Third, my lesson went really well. I’m starting to feel very comfortable up in front of the class and my “read of the room” is getting better. I’m starting to really be able to keep the class on track and eliminate disruptions. We built towers out of marshmallows and toothpicks. The tallest tower that doesn’t topple when I shake the book its built on wins. In Groups of 4 (pre-made), the kids built the towers. They had 8 minutes, divided into two halves. For the first half, only two could talk and the other two could build. After 4 minutes, they switched. The kids were very engaged and worked well, keeping in mind the focus I laid out at the beginning, cooperation, teamwork and communication. (The winning tower is pictured).
My co-op was fairly impressed with the lesson, thought it went really well and noted that I appeared very prepared and had clearly thought of as many things that could go wrong (or right) before had. Obviously, when doing an activity that can get messy and crazy, it’s good to have thorough instructions, repeat them often (or better, have students repeat them) and set boundaries for what’s acceptable.
Up to this point, my first two lessons have been pretty straightforward in terms of teaching style, using a lecture style approach with some discussion. For the most part, it has been me, up in front of the board, “teaching”. For my third lesson, I wanted to start branching out a bit, and since I am taking Drama Education this semester, I thought it fitting to try out an Arts Ed. lesson with a drama focus.
Thanks to one of our running assignments, I have “toolbox” of idea for activities and games in for a drama (or any subject) class. The main focus today was to carry on from my partner’s literacy lesson the previous week on the short story The Sniper. In Mrs. Morgan’s lesson, she read the story and, along with the students, made visual representations (through drawings) of scenes in the story. She drew four scenes, the Introduction, Body, Climax and Conclusion. Using these 4 scenes, we made tableaus.

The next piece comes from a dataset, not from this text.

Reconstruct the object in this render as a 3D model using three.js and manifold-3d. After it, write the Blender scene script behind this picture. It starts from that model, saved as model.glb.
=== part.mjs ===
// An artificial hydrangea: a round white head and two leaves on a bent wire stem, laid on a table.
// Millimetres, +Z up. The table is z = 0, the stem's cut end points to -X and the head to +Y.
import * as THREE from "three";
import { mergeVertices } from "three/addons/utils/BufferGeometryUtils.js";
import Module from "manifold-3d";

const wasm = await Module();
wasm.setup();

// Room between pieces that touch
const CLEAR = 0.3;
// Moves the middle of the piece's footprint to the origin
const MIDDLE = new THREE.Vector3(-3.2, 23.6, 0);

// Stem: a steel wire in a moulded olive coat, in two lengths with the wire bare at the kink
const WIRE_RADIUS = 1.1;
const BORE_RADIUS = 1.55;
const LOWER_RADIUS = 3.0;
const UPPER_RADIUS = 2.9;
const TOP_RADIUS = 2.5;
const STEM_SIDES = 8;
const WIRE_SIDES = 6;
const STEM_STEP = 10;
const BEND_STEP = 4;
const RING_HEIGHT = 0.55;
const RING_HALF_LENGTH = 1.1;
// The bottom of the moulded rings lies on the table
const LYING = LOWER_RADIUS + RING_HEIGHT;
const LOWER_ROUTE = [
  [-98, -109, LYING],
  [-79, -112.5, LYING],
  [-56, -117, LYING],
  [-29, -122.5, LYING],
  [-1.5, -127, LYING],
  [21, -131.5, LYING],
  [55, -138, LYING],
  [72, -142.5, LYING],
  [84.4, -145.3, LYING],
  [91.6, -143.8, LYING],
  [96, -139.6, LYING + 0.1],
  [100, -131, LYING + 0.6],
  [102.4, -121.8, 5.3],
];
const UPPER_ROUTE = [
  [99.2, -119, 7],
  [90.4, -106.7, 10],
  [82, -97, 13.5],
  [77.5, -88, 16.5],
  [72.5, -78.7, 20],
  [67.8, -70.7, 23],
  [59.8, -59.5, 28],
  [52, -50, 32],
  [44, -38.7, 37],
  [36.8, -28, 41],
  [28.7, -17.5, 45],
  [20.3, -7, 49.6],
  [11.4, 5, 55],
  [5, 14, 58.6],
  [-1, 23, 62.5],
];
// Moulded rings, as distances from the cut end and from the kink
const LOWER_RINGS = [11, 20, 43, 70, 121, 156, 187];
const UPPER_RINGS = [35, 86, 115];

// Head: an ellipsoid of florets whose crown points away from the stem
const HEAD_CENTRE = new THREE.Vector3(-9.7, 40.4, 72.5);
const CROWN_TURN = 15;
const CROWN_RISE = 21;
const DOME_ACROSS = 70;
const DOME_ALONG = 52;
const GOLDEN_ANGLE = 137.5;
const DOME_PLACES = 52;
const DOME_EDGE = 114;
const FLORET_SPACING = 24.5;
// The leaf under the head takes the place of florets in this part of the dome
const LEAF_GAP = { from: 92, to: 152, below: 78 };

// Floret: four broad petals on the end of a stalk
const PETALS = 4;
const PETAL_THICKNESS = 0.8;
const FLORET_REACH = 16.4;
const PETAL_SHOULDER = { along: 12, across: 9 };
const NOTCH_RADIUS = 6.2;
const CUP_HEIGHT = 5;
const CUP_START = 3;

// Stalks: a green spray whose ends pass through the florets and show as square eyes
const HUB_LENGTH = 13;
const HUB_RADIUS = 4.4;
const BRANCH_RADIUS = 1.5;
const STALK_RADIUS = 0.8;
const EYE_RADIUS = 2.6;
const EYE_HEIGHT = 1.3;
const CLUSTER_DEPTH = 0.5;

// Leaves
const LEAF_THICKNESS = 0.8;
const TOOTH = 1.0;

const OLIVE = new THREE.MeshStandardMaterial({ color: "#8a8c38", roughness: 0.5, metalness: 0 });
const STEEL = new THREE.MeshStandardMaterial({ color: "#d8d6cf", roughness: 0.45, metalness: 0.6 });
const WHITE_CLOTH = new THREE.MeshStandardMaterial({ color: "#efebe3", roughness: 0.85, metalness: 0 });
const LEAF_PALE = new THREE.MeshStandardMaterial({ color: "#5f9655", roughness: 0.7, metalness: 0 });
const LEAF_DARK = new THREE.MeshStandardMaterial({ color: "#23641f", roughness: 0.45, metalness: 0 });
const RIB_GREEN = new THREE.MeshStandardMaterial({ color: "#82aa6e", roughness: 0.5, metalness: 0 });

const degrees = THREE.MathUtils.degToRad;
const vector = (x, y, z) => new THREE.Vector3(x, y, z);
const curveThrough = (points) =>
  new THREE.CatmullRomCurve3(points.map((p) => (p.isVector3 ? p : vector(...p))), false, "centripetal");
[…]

We went over to a room called the “mini-gym”, which is essentially a double sized classroom with high ceilings to work on the tableaus and present them. At first, after splitting the class into groups, it seemed to be complete chaos, but after some work individually with each group, I was able to ensure that they were all at least somewhat on track.
Following the presentation of the tableaus, I was left with about 15 minutes, so we played the “Atom” game, which proved to be a relevant and fun time filler. The students walked around the space and I would say “Atom #” and the students would form groups of that number. You can start to add in requirements like saying “Atom # Object” and the students have to form that object.

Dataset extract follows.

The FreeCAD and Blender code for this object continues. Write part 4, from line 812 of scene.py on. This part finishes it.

All in all, it was definitely a day of using my “teacher voice” and regaining control of the class when it would get too crazy.

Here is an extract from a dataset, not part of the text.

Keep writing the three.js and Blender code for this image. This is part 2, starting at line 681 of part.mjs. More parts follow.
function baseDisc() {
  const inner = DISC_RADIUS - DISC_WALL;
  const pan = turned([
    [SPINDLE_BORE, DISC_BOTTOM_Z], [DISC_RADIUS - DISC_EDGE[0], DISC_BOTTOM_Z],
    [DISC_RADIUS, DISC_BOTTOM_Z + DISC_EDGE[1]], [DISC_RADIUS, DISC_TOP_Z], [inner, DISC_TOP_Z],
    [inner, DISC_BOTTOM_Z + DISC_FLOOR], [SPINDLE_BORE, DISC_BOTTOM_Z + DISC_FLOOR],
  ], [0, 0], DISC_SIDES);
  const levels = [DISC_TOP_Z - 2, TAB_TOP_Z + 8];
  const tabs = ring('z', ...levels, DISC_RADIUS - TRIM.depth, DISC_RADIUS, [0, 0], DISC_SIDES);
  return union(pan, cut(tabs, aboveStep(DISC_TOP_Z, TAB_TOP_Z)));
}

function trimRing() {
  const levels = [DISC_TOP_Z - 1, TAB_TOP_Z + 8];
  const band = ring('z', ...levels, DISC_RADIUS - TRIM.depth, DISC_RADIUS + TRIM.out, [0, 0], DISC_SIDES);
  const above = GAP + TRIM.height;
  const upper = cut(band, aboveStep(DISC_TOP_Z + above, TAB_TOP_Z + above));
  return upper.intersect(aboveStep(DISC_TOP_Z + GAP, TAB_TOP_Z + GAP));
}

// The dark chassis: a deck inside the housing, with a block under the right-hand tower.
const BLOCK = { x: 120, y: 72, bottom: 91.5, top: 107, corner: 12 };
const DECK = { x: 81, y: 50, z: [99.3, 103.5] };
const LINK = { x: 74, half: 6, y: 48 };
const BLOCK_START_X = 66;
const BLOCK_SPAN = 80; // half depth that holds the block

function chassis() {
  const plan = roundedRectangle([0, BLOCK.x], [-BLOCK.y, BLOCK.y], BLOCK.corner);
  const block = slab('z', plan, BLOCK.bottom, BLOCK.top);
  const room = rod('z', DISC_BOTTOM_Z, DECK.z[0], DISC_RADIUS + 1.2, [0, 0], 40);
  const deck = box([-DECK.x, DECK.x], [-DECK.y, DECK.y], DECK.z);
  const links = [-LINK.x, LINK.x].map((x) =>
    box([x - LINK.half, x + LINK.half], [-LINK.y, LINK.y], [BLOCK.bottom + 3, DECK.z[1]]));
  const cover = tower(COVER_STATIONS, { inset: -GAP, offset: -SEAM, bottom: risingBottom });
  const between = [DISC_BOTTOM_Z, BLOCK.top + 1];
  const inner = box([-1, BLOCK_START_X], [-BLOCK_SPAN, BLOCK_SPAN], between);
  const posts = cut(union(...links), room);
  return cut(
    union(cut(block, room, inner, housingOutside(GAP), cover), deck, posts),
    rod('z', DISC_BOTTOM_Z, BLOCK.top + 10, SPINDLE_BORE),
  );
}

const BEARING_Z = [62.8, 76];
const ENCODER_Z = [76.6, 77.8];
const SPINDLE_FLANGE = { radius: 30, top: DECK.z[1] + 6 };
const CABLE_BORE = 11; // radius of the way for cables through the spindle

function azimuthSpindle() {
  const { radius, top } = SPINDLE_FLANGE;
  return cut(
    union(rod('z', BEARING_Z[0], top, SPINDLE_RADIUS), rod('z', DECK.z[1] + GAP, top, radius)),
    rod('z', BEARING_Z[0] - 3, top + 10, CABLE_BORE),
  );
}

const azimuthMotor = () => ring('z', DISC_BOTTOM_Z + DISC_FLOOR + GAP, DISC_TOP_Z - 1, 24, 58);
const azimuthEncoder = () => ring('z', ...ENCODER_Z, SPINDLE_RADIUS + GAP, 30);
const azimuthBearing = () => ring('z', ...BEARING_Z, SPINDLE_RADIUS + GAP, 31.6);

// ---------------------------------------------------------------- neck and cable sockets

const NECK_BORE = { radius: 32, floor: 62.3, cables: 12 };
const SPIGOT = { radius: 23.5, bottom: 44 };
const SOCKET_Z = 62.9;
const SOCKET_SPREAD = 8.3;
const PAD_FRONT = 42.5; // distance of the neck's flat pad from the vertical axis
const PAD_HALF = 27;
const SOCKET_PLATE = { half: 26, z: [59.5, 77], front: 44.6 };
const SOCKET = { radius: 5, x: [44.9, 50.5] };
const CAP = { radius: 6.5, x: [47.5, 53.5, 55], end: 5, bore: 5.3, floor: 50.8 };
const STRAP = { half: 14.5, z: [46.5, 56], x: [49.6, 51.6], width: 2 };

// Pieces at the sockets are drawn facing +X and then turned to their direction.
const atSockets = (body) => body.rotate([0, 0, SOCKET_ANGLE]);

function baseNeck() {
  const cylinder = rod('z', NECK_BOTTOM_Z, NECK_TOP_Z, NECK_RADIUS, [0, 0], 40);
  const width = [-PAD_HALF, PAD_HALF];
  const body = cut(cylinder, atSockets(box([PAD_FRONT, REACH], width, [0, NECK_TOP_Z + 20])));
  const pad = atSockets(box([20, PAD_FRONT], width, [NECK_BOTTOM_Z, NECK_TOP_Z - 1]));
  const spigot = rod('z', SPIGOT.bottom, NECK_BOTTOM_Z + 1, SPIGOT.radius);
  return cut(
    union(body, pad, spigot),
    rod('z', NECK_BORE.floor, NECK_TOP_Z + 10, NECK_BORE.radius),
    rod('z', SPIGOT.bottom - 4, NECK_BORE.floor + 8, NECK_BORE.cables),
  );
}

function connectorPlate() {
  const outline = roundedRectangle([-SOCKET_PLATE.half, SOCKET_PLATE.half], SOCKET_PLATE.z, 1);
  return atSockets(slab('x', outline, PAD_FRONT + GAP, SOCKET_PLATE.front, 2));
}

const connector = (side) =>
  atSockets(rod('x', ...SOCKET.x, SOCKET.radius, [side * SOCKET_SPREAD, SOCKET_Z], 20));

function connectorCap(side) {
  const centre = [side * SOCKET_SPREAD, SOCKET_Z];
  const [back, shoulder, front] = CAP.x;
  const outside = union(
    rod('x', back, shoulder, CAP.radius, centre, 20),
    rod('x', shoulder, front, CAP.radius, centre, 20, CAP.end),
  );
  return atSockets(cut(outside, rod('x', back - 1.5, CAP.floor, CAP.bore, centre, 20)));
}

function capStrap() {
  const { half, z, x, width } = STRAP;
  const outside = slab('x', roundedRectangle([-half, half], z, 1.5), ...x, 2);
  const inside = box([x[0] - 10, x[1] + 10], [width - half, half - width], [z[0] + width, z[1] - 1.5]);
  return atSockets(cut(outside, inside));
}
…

This week was definitely the first time we’ve seen our class be a little “crazy”. From the get go, the room was a little more talkative and distracted and had to be reminded multiple times throughout the day about the volume in the class. That being said, it was definitely a week for more one on one connections with students. I’m starting to form more relationships with the kids and getting to know more about them, something that does not come very easily to me. Hopefully there will be more of this to come as we spend more time in the classroom.
My lesson this week was boys health, which came right after the afternoon recess at 2:30. Leading up to recess, the class was getting a little rowdy, and it seemed to boil over at recess as everyone seemed to be crossing lines that we had not seen them do yet. Two boys even got into a small fight and the tensions boiled over into class afterwards. Needless to say, the class was pretty wound up. I had 2:30-3:00 for my lesson, which I had planned for, but naturally it was more like 20 to 25 minutes than a full half hour.
We were discussing the portrayal of men’s body image in the media, specifically advertising, by viewing two ads I had selected that conveyed specific messages. The talkative nature of the group was helpful when I could keep them on track, but the slightest break would result in side conversations beginning. First, we brainstormed what we think men look like in advertising, going over what shape their bodies are, what clothes they wear, their skin, expressions and so on. Following that, I asked them to watch the ads I played, and note all the things they noticed about the men in the ads.
For the most part, our closure, going over what we had seen, went very well. Some of the students were making the exact points I wanted to focus on. The messages in the ads were that there was an “ideal” body type, and if you want to be a man, you need to fit that type. Despite this, there was still students who weren’t focusing and talking out of turn.
The first thing my co-op said to me following the lesson was simply “tough crowd”, and it was, but he noted that I pushed through and didn’t give the students that were misbehaving the reactions they might have wanted. I kept my focus on the lesson, called out names when we were getting off track and stayed calm. I feel I would have been better served by more time, but I signed up for the time slot, and wanted the challenge.
Going into teaching my first lesson to the grade eights, I had simultaneously too high and too low of expectations for myself. I did not expect it to go overly well, but I wanted it too. The end result, it went good. I wouldn’t say great, wouldn’t say bad, just good. I was teaching the historical context & new vocabulary in a short story they are about to read. My co-op caught far more good habits than bad while I was teaching most of which I didn’t even notice (I was scanning the room and making frequent eye contact? really?).
My main concern heading in was timing. I had a full hour, 9:30 to 10:30 in the morning. I was fairly sure, due to my tendency to speed-talk when in front a group, I’d zip through my prepared lecture in less than 10 minutes. This wasn’t actually the case, and even though I was talking quickly, I managed to make up for it by frequently checking in with the class and making sure I could really dig into the main points.
By about 9:50, I was about to start my more activity-like section of the lesson, and the timing was right as focus was slipping away from me with the group. I had written the 23 vocabulary words on the board and had my partner had out slips of paper with definitions on them. The students were to get up and match their definition to a word on the board (preferably the right one). I let them talk it out with their classmates and to my surprise the conversations actually focused on trying to figure out the words no one knew. They were using problem solving skills like process of elimination to figure out the words.
This activity lightened the room up a bit, and by the time we had gone through all the words, we hit 10:15, enough time to recap what we talked about and have them actually do the small assignment, make a prediction about the story based on what you know.
As I had said, it went well. My volume and language was good, though one of my goals for next week is turn up my enthusiasm a bit, as my co-op said I was very steady throughout. It was good level to be at, but I’d like to be a bit more excited about my next lesson. I’ll also need to continue to work on slowing down my speech.